“Battering RAM” Attack Bypasses Security Features on Intel and AMD CPUs

Security researchers have unveiled a hardware attack, dubbed Battering RAM,” that bypasses advanced memory protections on the latest Intel and AMD processors widely used in cloud infrastructure. While the findings are significant, both manufacturers note that the exploit requires physical access to the target system, limiting its practical threat.

From BadRAM to Battering RAM

The attack was developed by researchers at KU Leuven and the University of Birmingham, the same team that last year demonstrated BadRAM—an attack using about $10 worth of equipment to compromise AMD SEV-SNP (Secure Encrypted Virtualization–Secure Nested Paging).

With Battering RAM, the team has expanded its focus, showing that the technique undermines both Intel SGX (Software Guard Extensions) and AMD SEV-SNP, mechanisms widely relied upon by cloud providers to protect virtual machine memory even from privileged insiders.

How the Attack Works

The proof-of-concept involves a stealthy $50 interposer device inserted between the CPU and DRAM. The interposer connects to the DIMM module and can covertly reroute protected memory addresses to attacker-controlled areas without triggering alarms.

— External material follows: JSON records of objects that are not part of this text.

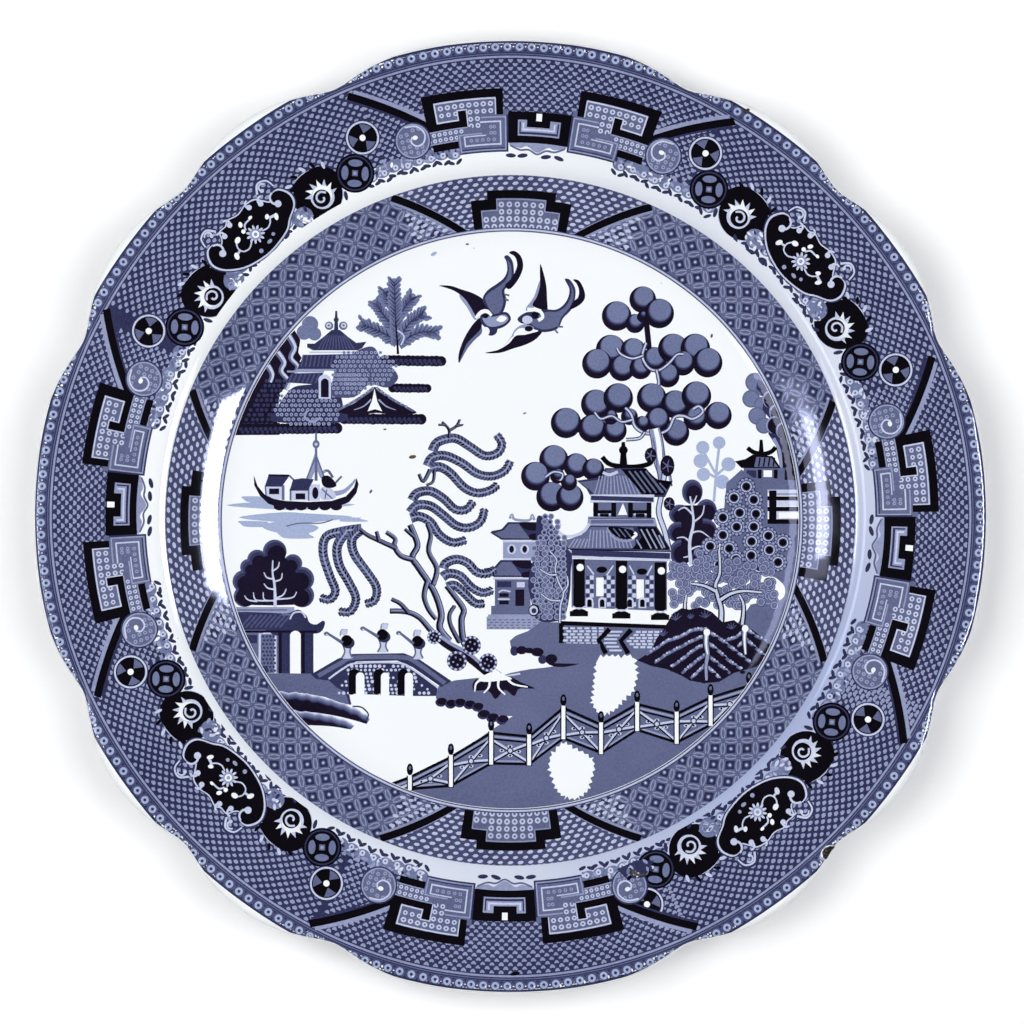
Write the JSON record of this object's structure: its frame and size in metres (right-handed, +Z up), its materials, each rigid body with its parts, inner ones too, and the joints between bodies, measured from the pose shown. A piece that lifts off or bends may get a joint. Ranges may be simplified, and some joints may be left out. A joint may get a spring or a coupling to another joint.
{
  "type": "lobed dinner plate",
  "caption": "Round dinner plate with a lobed, notched rim, a shallow well and a foot ring, in white earthenware printed in blue under a clear glaze.",
  "frame": {"origin": "centre of the foot ring, on the plane that the plate stands on", "axes": "+Z up through the middle of the well, +Y towards the top of the printed landscape, +X to its right"},
  "size_m": [0.254, 0.254, 0.0226],
  "materials": {
    "glaze": "gloss",
    "print_dark": "gloss",
    "print_mid": "gloss",
    "print_pale": "gloss"
  },
  "bodies": {
    "root": {"plate": "glaze"}
  },
  "joints": []
}
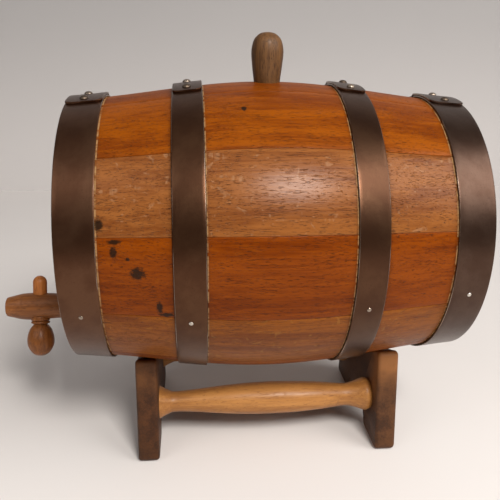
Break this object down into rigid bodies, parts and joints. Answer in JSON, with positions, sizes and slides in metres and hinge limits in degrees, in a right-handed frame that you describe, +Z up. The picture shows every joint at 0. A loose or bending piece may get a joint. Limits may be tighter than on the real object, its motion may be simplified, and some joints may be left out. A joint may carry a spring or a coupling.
{
  "type": "oak cask on cradle",
  "caption": "Small coopered oak cask lying on a two-board cradle, with riveted steel hoops, a turned wooden bung on top and a turned wooden tap in one head.",
  "frame": {"origin": "middle of the object's footprint: the centre, in X and Y, of the box around the whole object, on the floor the cradle stands on", "axes": "+X along the cask, away from the tap; -Y is the front, where the tap's knob leans; +Z up"},
  "size_m": [0.341, 0.2148, 0.3097],
  "materials": {
    "stave_oak": "satin varnish over orange-brown oak",
    "head_oak": "satin varnish over oak",
    "dowel_wood": "plain, unfinished",
    "hoop_steel": "dark brown patina, satin",
    "rivet_steel": "dark patina",
    "tack_steel": "bright, worn",
    "bung_wood": "weathered, matt",
    "tap_wood": "satin, turned",
    "cradle_wood": "dark brown stain, satin",
    "stretcher_wood": "honey varnish, satin"
  },
  "bodies": {
    "stand": {"left_cradle_board": "cradle_wood", "right_cradle_board": "cradle_wood", "front_stretcher": "stretcher_wood", "rear_stretcher": "stretcher_wood"},
    "cask": {"bung_stave": "stave_oak", "stave_02": "stave_oak", "stave_03": "stave_oak", "stave_04": "stave_oak", "stave_05": "stave_oak", "stave_06": "stave_oak", "stave_07": "stave_oak", "stave_08": "stave_oak", "stave_09": "stave_oak", "stave_10": "stave_oak", "stave_11": "stave_oak", "stave_12": "stave_oak", "left_head_front_board": "head_oak", "left_head_centre_board": "head_oak", "left_head_rear_board": "head_oak", "right_head_front_board": "head_oak", "right_head_centre_board": "head_oak", "right_head_rear_board": "head_oak", "left_head_dowels": "dowel_wood", "right_head_dowels": "dowel_wood", "left_head_hoop": "hoop_steel", "left_bilge_hoop": "hoop_steel", "right_bilge_hoop": "hoop_steel", "right_head_hoop": "hoop_steel", "hoop_rivets": "rivet_steel", "hoop_tacks": "tack_steel"},
    "bung": {"bung": "bung_wood"},
    "tap": {"tap_body": "tap_wood"},
    "tap_key": {"tap_key": "tap_wood"}
  },
  "joints": [
    {"name": "cask_lift", "type": "slide", "parent": "stand", "child": "cask", "axis": [0, 0, 1], "range_m": [0, 0.15]},
    {"name": "bung_pull", "type": "slide", "parent": "cask", "child": "bung", "axis": [0, 0, 1], "range_m": [0, 0.06]},
    {"name": "tap_pull", "type": "slide", "parent": "cask", "child": "tap", "axis": [-1, 0, 0], "range_m": [0, 0.06]},
    {"name": "tap_turn", "type": "hinge", "parent": "tap", "child": "tap_key", "pos_m": [-0.1455, 0, 0.1043], "axis": [0, 0.342, 0.9397], "continuous": true}
  ]
}
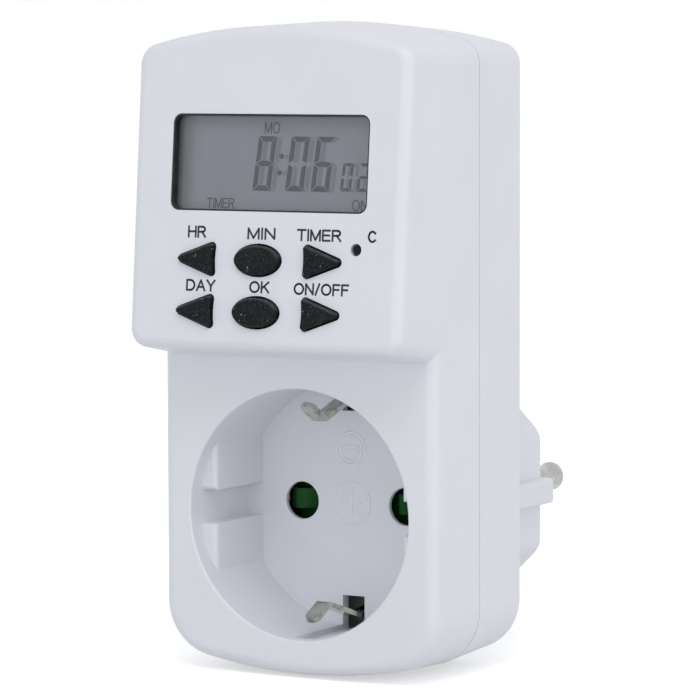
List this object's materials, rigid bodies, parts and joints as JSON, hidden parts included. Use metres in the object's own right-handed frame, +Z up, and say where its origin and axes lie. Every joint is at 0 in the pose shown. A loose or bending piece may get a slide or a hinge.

“Our stealthy interposer bypasses memory encryption and modern boot-time protections, remaining invisible to the OS,” the researchers explained. “It provides arbitrary access to unencrypted data in SGX-protected memory and breaks the SEV attestation function on fully patched systems. Ultimately, Battering RAM demonstrates the limitations of modern scalable memory encryption.”

The researchers warn that such an attack could be carried out quickly in real-world conditions by malicious insiders, data center technicians, law enforcement agents, or even actors within the hardware supply chain during production or delivery.

Scope and Limitations

  • The prototype currently works only with DDR4 memory, but the researchers note that future designs could target DDR5.
  • All technical details needed to reproduce the interposer were published alongside the research paper.
  • Unlike software vulnerabilities, this flaw cannot be patched with updates.

Industry Response

Intel and AMD were notified in February 2025. Both companies published security bulletins in tandem with the research release, emphasizing that attacks requiring physical access lie outside the standard threat model for their products.

Intel highlighted that some Xeon processors support Total Memory Encryption – Multi-Key (TME-MK), which may offer additional protection. Both vendors reiterated that physical security remains critical for protecting hardware against such tampering.